>> START RAW DATA

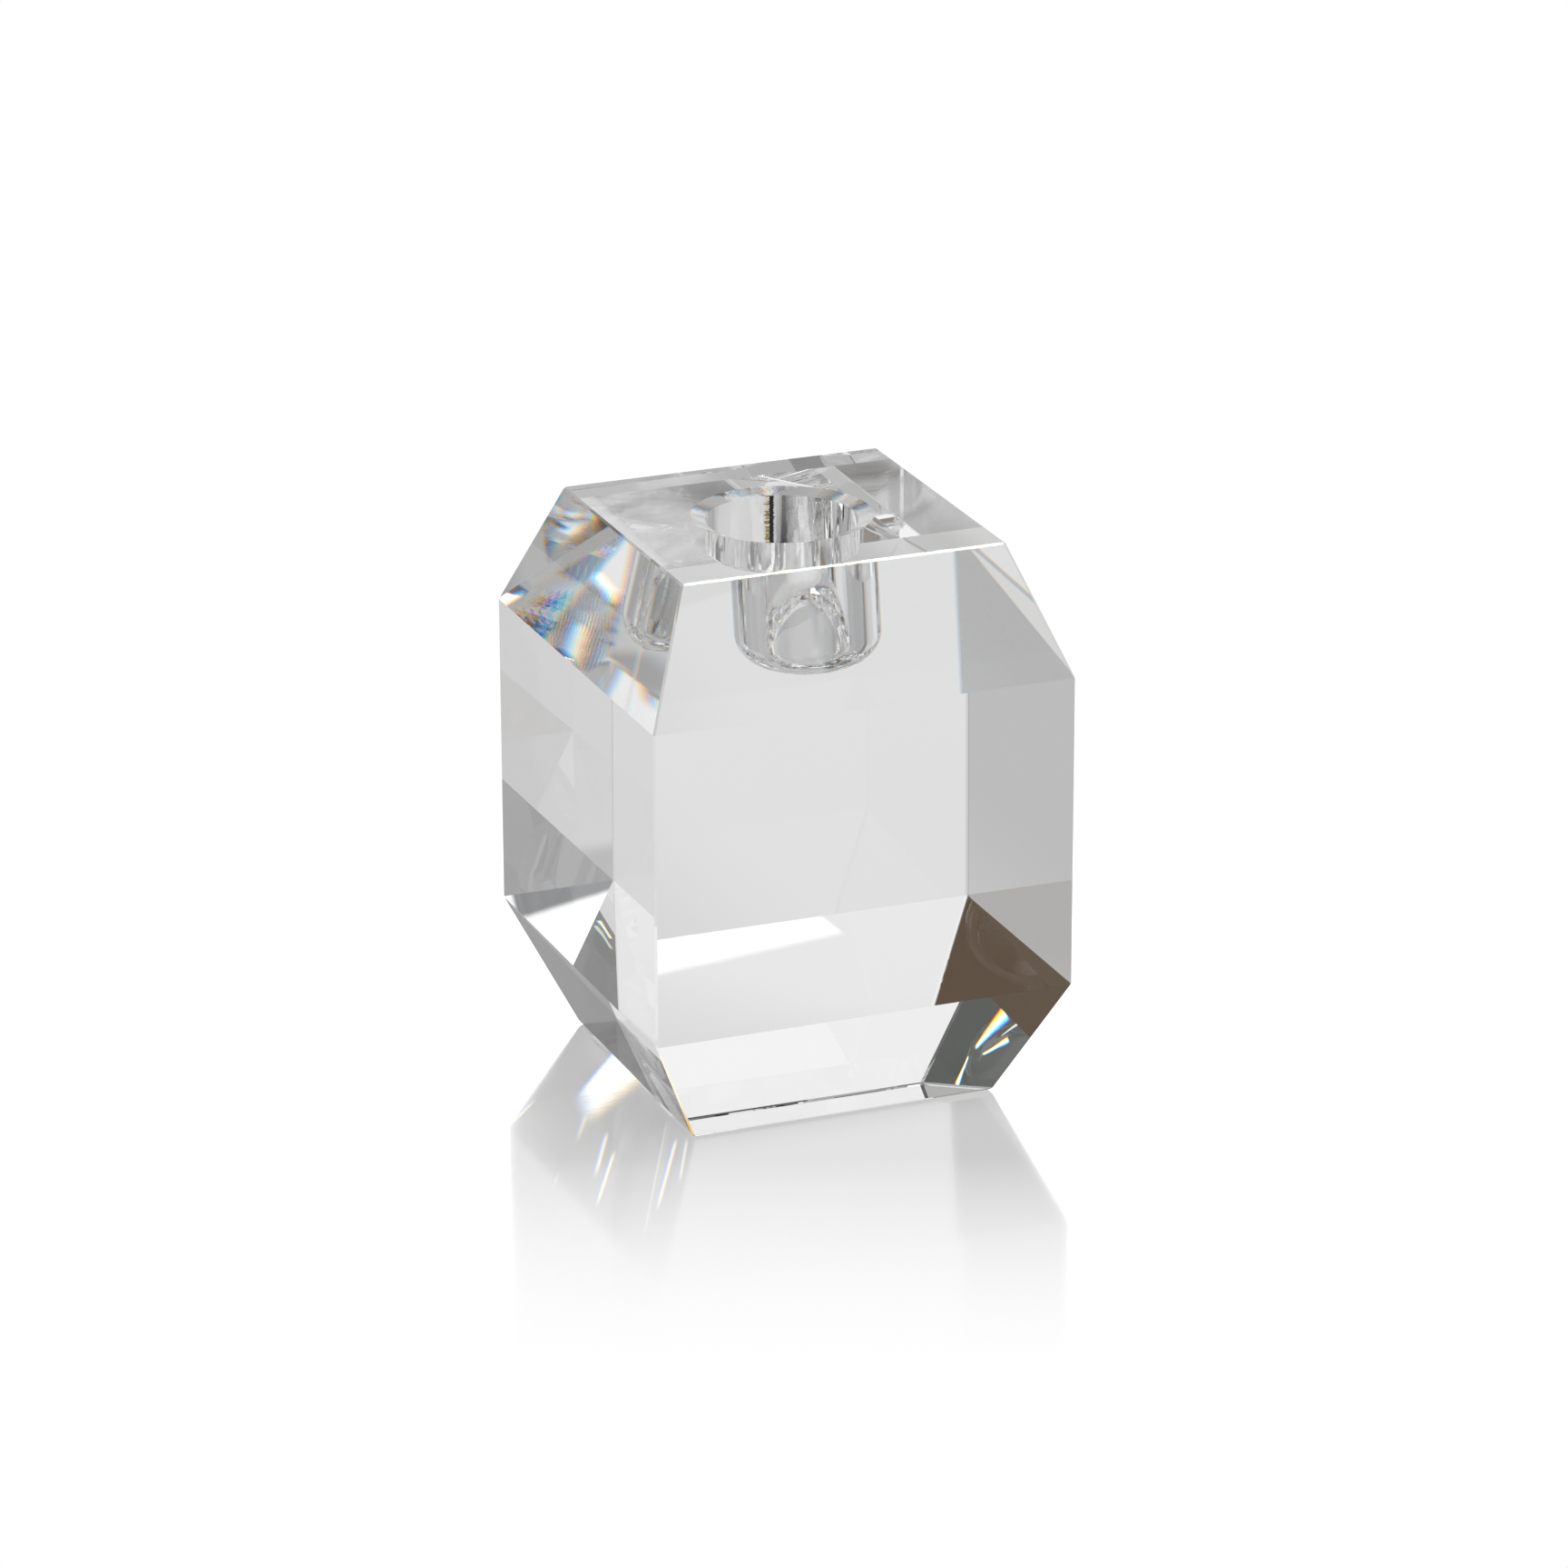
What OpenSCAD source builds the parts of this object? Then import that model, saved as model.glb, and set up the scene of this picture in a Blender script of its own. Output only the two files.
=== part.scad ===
// Cut-crystal taper candlestick.
// One square block of optical crystal: four upright faces, a sloping facet above and below each
// of them, and a candle socket drilled down into the flat top. It stands on four thin clear pads.
// Frame: +Z up, origin on the table under the centre of the block, front face towards -Y.

/* [Block] */
// Width and depth of the upright faces
block_w = 65; // [55:0.5:80]
// Height of the glass, from its base face to its top face
block_h = 85; // [75:0.5:110]
// Height of the lower sloping facets
lower_h = 18.5; // [12:0.5:24]
// Height of the upper sloping facets
upper_h = 19; // [12:0.5:24]
// How far the base's left and right edges are set in from the upright faces
lower_inset_side = 8.8; // [6:0.1:10]
// How far the base's front and back edges are set in from the upright faces
lower_inset_front = 8.5; // [6:0.1:10]
// How far the top's left and right edges are set in from the upright faces
upper_inset_side = 7.6; // [6:0.1:10]
// How far the top's front and back edges are set in from the upright faces
upper_inset_front = 8.3; // [6:0.1:10]
// Width lost from each face where a sharp edge is ground and polished off
arris = 0.3; // [0.2:0.05:0.6]

/* [Candle socket] */
// Diameter of the straight wall, for a 7/8 inch taper candle
socket_d = 22.3; // [20:0.1:25]
// Depth of the socket floor below the top face
socket_depth = 22.9; // [18:0.1:30]
// Radius between the socket's wall and its floor
floor_fillet = 4; // [2:0.25:6]
// Diameter of the bevelled mouth where it meets the top face
mouth_d = 26.7; // [25.5:0.1:30]
// Depth of the bevelled mouth
mouth_depth = 0.75; // [0.5:0.05:2]

/* [Foot pads] */
// Diameter of a clear pad
pad_d = 8; // [6:0.5:10]
// Thickness of a clear pad
pad_t = 0.3; // [0.2:0.05:1.5]
// Gap between a pad's rim and the base face's edges
pad_margin = 2; // [1:0.25:4]

/* [Hidden] */
$fn = 96;
overrun = 1;
base_z = pad_t;
top_z = base_z + block_h;
girdle_low_z = base_z + lower_h;
girdle_high_z = top_z - upper_h;
socket_floor_z = top_z - socket_depth;
pad_offset = block_w / 2 - max(lower_inset_side, lower_inset_front) - pad_margin - pad_d / 2;

// Half widths of the base and top faces before their edges are ground off
base_x = block_w / 2 - lower_inset_side;
base_y = block_w / 2 - lower_inset_front;
top_x = block_w / 2 - upper_inset_side;
top_y = block_w / 2 - upper_inset_front;
// How far each facet has spread by the time it meets an arris
lower_run_x = lower_inset_side / lower_h * arris;
lower_run_y = lower_inset_front / lower_h * arris;
upper_run_x = upper_inset_side / upper_h * arris;
upper_run_y = upper_inset_front / upper_h * arris;

// Side view of the block, given its half width at each level: base, arris, girdle, arris, top.
function outline(base, base_edge, girdle, top_edge, top) = [
    [-base, base_z], [base, base_z],
    [base_edge, base_z + arris], [girdle, girdle_low_z],
    [girdle, girdle_high_z], [top_edge, top_z - arris],
    [top, top_z], [-top, top_z],
    [-top_edge, top_z - arris], [-girdle, girdle_high_z],
    [-girdle, girdle_low_z], [-base_edge, base_z + arris]
];

// A prism with that side view, long enough to cut the whole block.
module slab(points) {
    rotate([90, 0, 0])
        linear_extrude(height = 2 * block_w, center = true)
            polygon(points);
}

// Two slabs at right angles give the faces, and two more at 45 degrees the corner edges' arrises.
module faceted_block() {
    sides = outline(base_x - arris / 2, base_x + lower_run_x, block_w / 2,
                    top_x + upper_run_x, top_x - arris / 2);
    fronts = outline(base_y - arris / 2, base_y + lower_run_y, block_w / 2,
                     top_y + upper_run_y, top_y - arris / 2);
    corners = outline((base_x + base_y - arris) / sqrt(2),
                      (base_x + base_y + lower_run_x + lower_run_y - arris) / sqrt(2),
                      (block_w - arris) / sqrt(2),
                      (top_x + top_y + upper_run_x + upper_run_y - arris) / sqrt(2),
                      (top_x + top_y - arris) / sqrt(2));
    intersection() {
        slab(sides);
        rotate(90) slab(fronts);
        rotate(45) slab(corners);
        rotate(135) slab(corners);
    }
}

// The drilled hole: bevelled mouth, straight wall, rounded corner and flat floor.
module socket() {
    socket_r = socket_d / 2;
    bevel_slope = (mouth_d / 2 - socket_r) / mouth_depth;
    translate([0, 0, socket_floor_z])
        cylinder(r = socket_r - floor_fillet, h = block_h);
    translate([0, 0, socket_floor_z + floor_fillet]) {
        cylinder(r = socket_r, h = block_h);
        rotate_extrude()
            translate([socket_r - floor_fillet, 0])
                circle(r = floor_fillet);
    }
    translate([0, 0, top_z - mouth_depth])
        cylinder(r1 = socket_r, r2 = mouth_d / 2 + bevel_slope * overrun, h = mouth_depth + overrun);
}

module crystal_block() {
    color([0.90, 0.92, 0.92])
        difference() {
            faceted_block();
            socket();
        }
}

module pad(side_x, side_y) {
    color([0.80, 0.82, 0.82])
        translate([side_x * pad_offset, side_y * pad_offset, 0])
            cylinder(d = pad_d, h = pad_t);
}

crystal_block();
pad(-1, -1);  // pad_front_left
pad(1, -1);  // pad_front_right
pad(-1, 1);  // pad_back_left
pad(1, 1);  // pad_back_right
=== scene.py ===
"""Looks for the cut-crystal candlestick: the polished block, its clear foot pads, and a white studio."""

import math
import random

import bmesh
import bpy
from mathutils import Matrix, Vector


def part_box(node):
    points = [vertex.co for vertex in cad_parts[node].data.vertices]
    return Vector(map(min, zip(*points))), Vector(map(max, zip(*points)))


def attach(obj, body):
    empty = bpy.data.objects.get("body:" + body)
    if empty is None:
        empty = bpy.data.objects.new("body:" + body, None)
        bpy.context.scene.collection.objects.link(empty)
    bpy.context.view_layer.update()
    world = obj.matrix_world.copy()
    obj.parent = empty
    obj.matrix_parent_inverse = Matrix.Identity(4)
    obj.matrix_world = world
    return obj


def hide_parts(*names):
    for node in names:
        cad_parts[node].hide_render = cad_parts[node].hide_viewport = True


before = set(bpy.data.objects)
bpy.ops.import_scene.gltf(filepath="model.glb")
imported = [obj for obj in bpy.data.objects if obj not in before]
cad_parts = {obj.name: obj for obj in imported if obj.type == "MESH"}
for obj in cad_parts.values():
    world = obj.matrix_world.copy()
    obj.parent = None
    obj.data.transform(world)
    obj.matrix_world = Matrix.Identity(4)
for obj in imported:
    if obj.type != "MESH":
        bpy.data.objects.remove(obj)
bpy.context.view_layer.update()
scene = bpy.context.scene
MM = 0.001

# ---------------------------------------------------------------- sizes, from the CAD block
block_low, block_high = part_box("crystal_block")
BASE_Z = block_low.z
TOP_Z = block_high.z
HALF_W = block_high.x
BLOCK_CENTRE = (block_low + block_high) / 2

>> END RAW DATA

• _SHORT TASK_:
Write the material out again word for word.

• _SOLUTION_:
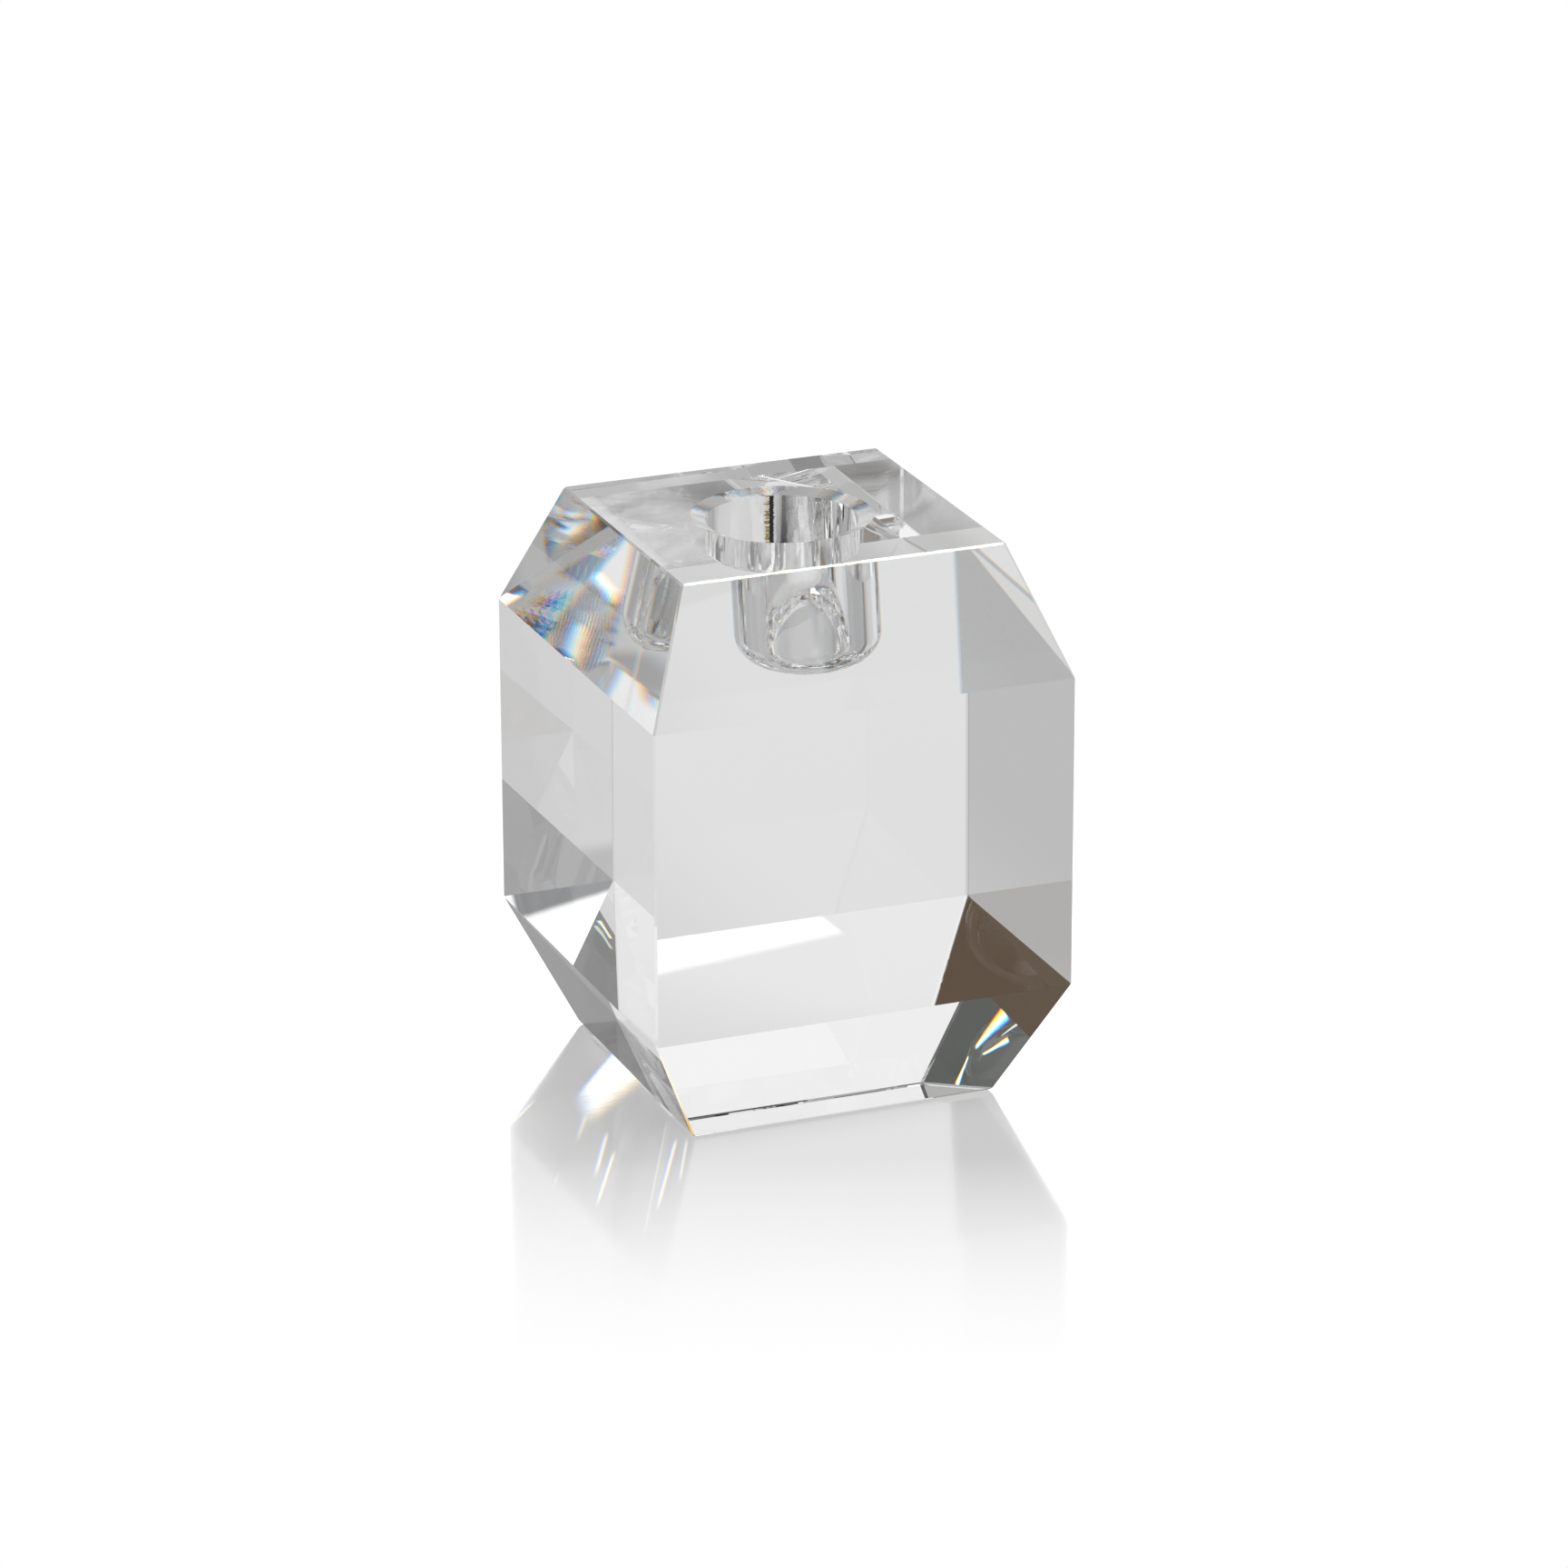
What OpenSCAD source builds the parts of this object? Then import that model, saved as model.glb, and set up the scene of this picture in a Blender script of its own. Output only the two files.
=== part.scad ===
// Cut-crystal taper candlestick.
// One square block of optical crystal: four upright faces, a sloping facet above and below each
// of them, and a candle socket drilled down into the flat top. It stands on four thin clear pads.
// Frame: +Z up, origin on the table under the centre of the block, front face towards -Y.

/* [Block] */
// Width and depth of the upright faces
block_w = 65; // [55:0.5:80]
// Height of the glass, from its base face to its top face
block_h = 85; // [75:0.5:110]
// Height of the lower sloping facets
lower_h = 18.5; // [12:0.5:24]
// Height of the upper sloping facets
upper_h = 19; // [12:0.5:24]
// How far the base's left and right edges are set in from the upright faces
lower_inset_side = 8.8; // [6:0.1:10]
// How far the base's front and back edges are set in from the upright faces
lower_inset_front = 8.5; // [6:0.1:10]
// How far the top's left and right edges are set in from the upright faces
upper_inset_side = 7.6; // [6:0.1:10]
// How far the top's front and back edges are set in from the upright faces
upper_inset_front = 8.3; // [6:0.1:10]
// Width lost from each face where a sharp edge is ground and polished off
arris = 0.3; // [0.2:0.05:0.6]

/* [Candle socket] */
// Diameter of the straight wall, for a 7/8 inch taper candle
socket_d = 22.3; // [20:0.1:25]
// Depth of the socket floor below the top face
socket_depth = 22.9; // [18:0.1:30]
// Radius between the socket's wall and its floor
floor_fillet = 4; // [2:0.25:6]
// Diameter of the bevelled mouth where it meets the top face
mouth_d = 26.7; // [25.5:0.1:30]
// Depth of the bevelled mouth
mouth_depth = 0.75; // [0.5:0.05:2]

/* [Foot pads] */
// Diameter of a clear pad
pad_d = 8; // [6:0.5:10]
// Thickness of a clear pad
pad_t = 0.3; // [0.2:0.05:1.5]
// Gap between a pad's rim and the base face's edges
pad_margin = 2; // [1:0.25:4]

/* [Hidden] */
$fn = 96;
overrun = 1;
base_z = pad_t;
top_z = base_z + block_h;
girdle_low_z = base_z + lower_h;
girdle_high_z = top_z - upper_h;
socket_floor_z = top_z - socket_depth;
pad_offset = block_w / 2 - max(lower_inset_side, lower_inset_front) - pad_margin - pad_d / 2;

// Half widths of the base and top faces before their edges are ground off
base_x = block_w / 2 - lower_inset_side;
base_y = block_w / 2 - lower_inset_front;
top_x = block_w / 2 - upper_inset_side;
top_y = block_w / 2 - upper_inset_front;
// How far each facet has spread by the time it meets an arris
lower_run_x = lower_inset_side / lower_h * arris;
lower_run_y = lower_inset_front / lower_h * arris;
upper_run_x = upper_inset_side / upper_h * arris;
upper_run_y = upper_inset_front / upper_h * arris;

// Side view of the block, given its half width at each level: base, arris, girdle, arris, top.
function outline(base, base_edge, girdle, top_edge, top) = [
    [-base, base_z], [base, base_z],
    [base_edge, base_z + arris], [girdle, girdle_low_z],
    [girdle, girdle_high_z], [top_edge, top_z - arris],
    [top, top_z], [-top, top_z],
    [-top_edge, top_z - arris], [-girdle, girdle_high_z],
    [-girdle, girdle_low_z], [-base_edge, base_z + arris]
];

// A prism with that side view, long enough to cut the whole block.
module slab(points) {
    rotate([90, 0, 0])
        linear_extrude(height = 2 * block_w, center = true)
            polygon(points);
}

// Two slabs at right angles give the faces, and two more at 45 degrees the corner edges' arrises.
module faceted_block() {
    sides = outline(base_x - arris / 2, base_x + lower_run_x, block_w / 2,
                    top_x + upper_run_x, top_x - arris / 2);
    fronts = outline(base_y - arris / 2, base_y + lower_run_y, block_w / 2,
                     top_y + upper_run_y, top_y - arris / 2);
    corners = outline((base_x + base_y - arris) / sqrt(2),
                      (base_x + base_y + lower_run_x + lower_run_y - arris) / sqrt(2),
                      (block_w - arris) / sqrt(2),
                      (top_x + top_y + upper_run_x + upper_run_y - arris) / sqrt(2),
                      (top_x + top_y - arris) / sqrt(2));
    intersection() {
        slab(sides);
        rotate(90) slab(fronts);
        rotate(45) slab(corners);
        rotate(135) slab(corners);
    }
}

// The drilled hole: bevelled mouth, straight wall, rounded corner and flat floor.
module socket() {
    socket_r = socket_d / 2;
    bevel_slope = (mouth_d / 2 - socket_r) / mouth_depth;
    translate([0, 0, socket_floor_z])
        cylinder(r = socket_r - floor_fillet, h = block_h);
    translate([0, 0, socket_floor_z + floor_fillet]) {
        cylinder(r = socket_r, h = block_h);
        rotate_extrude()
            translate([socket_r - floor_fillet, 0])
                circle(r = floor_fillet);
    }
    translate([0, 0, top_z - mouth_depth])
        cylinder(r1 = socket_r, r2 = mouth_d / 2 + bevel_slope * overrun, h = mouth_depth + overrun);
}

module crystal_block() {
    color([0.90, 0.92, 0.92])
        difference() {
            faceted_block();
            socket();
        }
}

module pad(side_x, side_y) {
    color([0.80, 0.82, 0.82])
        translate([side_x * pad_offset, side_y * pad_offset, 0])
            cylinder(d = pad_d, h = pad_t);
}

crystal_block();
pad(-1, -1);  // pad_front_left
pad(1, -1);  // pad_front_right
pad(-1, 1);  // pad_back_left
pad(1, 1);  // pad_back_right
=== scene.py ===
"""Looks for the cut-crystal candlestick: the polished block, its clear foot pads, and a white studio."""

import math
import random

import bmesh
import bpy
from mathutils import Matrix, Vector


def part_box(node):
    points = [vertex.co for vertex in cad_parts[node].data.vertices]
    return Vector(map(min, zip(*points))), Vector(map(max, zip(*points)))


def attach(obj, body):
    empty = bpy.data.objects.get("body:" + body)
    if empty is None:
        empty = bpy.data.objects.new("body:" + body, None)
        bpy.context.scene.collection.objects.link(empty)
    bpy.context.view_layer.update()
    world = obj.matrix_world.copy()
    obj.parent = empty
    obj.matrix_parent_inverse = Matrix.Identity(4)
    obj.matrix_world = world
    return obj


def hide_parts(*names):
    for node in names:
        cad_parts[node].hide_render = cad_parts[node].hide_viewport = True


before = set(bpy.data.objects)
bpy.ops.import_scene.gltf(filepath="model.glb")
imported = [obj for obj in bpy.data.objects if obj not in before]
cad_parts = {obj.name: obj for obj in imported if obj.type == "MESH"}
for obj in cad_parts.values():
    world = obj.matrix_world.copy()
    obj.parent = None
    obj.data.transform(world)
    obj.matrix_world = Matrix.Identity(4)
for obj in imported:
    if obj.type != "MESH":
        bpy.data.objects.remove(obj)
bpy.context.view_layer.update()
scene = bpy.context.scene
MM = 0.001

# ---------------------------------------------------------------- sizes, from the CAD block
block_low, block_high = part_box("crystal_block")
BASE_Z = block_low.z
TOP_Z = block_high.z
HALF_W = block_high.x
BLOCK_CENTRE = (block_low + block_high) / 2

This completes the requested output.